The parent has to be part of the solution
Part of a child’s misleading agenda is due to a failure on the part of the biological parent, says Alice Wiafe, director of Positive Kids, a psychology clinic that focuses on social-emotional skills.
That’s where some soul-searching has to come into play, Wiafe says. The step-parent needs to ask themselves what the child is doing that is causing the clash, and they need to figure out if the issue is the child’s or their own.
“Answer questions like: ‘When did this start?’ ‘Was there an offence in the relationship early on?’ ‘Has this been an ongoing issue that’s been ignored?’ You have to understand that before you can fix it.”
She also says you need to tap into your own issues, which you may be projecting onto your stepchild. Maybe the child somehow triggers some injustice you suffered in your youth or their lax upbringing causes you to feel resentment due to your own stern parents?
“A lot of the times the conflict you have with someone else has to do with you. And if you’re reliving the issues you had as a child, you’re not being objective in this relationship,” she says. “Children don’t have bad intentions.”

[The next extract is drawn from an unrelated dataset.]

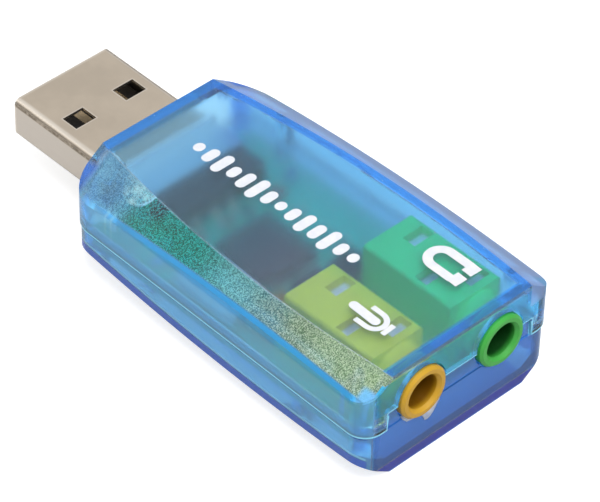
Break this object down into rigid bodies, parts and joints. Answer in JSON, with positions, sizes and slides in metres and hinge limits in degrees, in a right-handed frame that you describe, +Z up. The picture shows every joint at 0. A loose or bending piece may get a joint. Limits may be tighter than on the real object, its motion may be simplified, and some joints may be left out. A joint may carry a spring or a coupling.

How to connect with your stepchild
Barring serious issues like substance abuse or endangerment of someone in your household, most kids just need a little bit of patience and some understanding before they can settle in and accept a new family dynamic that includes a step-parent.
“Step-parents need to be patient,” says Dr. Jillian Roberts, a child psychologist and author of Why Do Families Change? “Children who have gone through a divorce have just been through a major, stressful life transition. When under stress, kids can act out and may not show their best selves. Step-parents need to rise above all this and not take anything personally.”
If you find that you’re simply having a hard time connecting with the child, which is leading to feelings of annoyance or resentment, you have two choices: swallow your emotions or express them to your partner.
“Start with the truth. Tell your spouse that you’ve been trying to build a connection and it’s not working, that you don’t feel you’re getting anything back,” Romanowski says. “Most kids are keen on new people and they’ll take to them if they have true intention.” Addressing the situation head-on is a step toward establishing that true intention.
She says like all budding relationships, you need to let this one build up naturally by nurturing it. Make an effort to spend time with your stepchild physically, emotionally and verbally.
“Play a game or go to the movies together, ask them how they are or how their day was, and connect with them in a way that they’ll understand,” whether that’s checking in with them via text from time to time, following them on social media or leaving notes in their lunch box.
When it comes to discipline, if the step-parent and the parent have agreed that it will be a shared task, she says to approach it neutrally and calmly.
“Don’t react to stress instincts. Be emotionally available to them and use non-negotiable phrases like, ‘I don’t like how you’re talking to me’ or ‘I don’t find that behaviour acceptable.’ Establish your boundaries by telling them what’s not OK in your world — a child can’t argue with that.”
Most importantly, if you’re able to correct your stepchild’s behaviour while remaining connected to them and not detaching emotionally, that will show that you are committed to them.
“When a child is in distress and struggling, they’ll misbehave,” Romanowski says. “But you want to show them with your words and actions that you hear them and you understand their struggle.”
If you’re dealing with a teen, it can be more difficult because they can have more legitimate issues about not liking their step-parent, and they have a voice to express it. Maybe they feel they’re being disrespected or boundaries are being crossed. That’s where Wiafe says an objective, third party should come into play to provide an opportunity for discussion and problem-solving.
In the end, she says, always make room for forgiveness.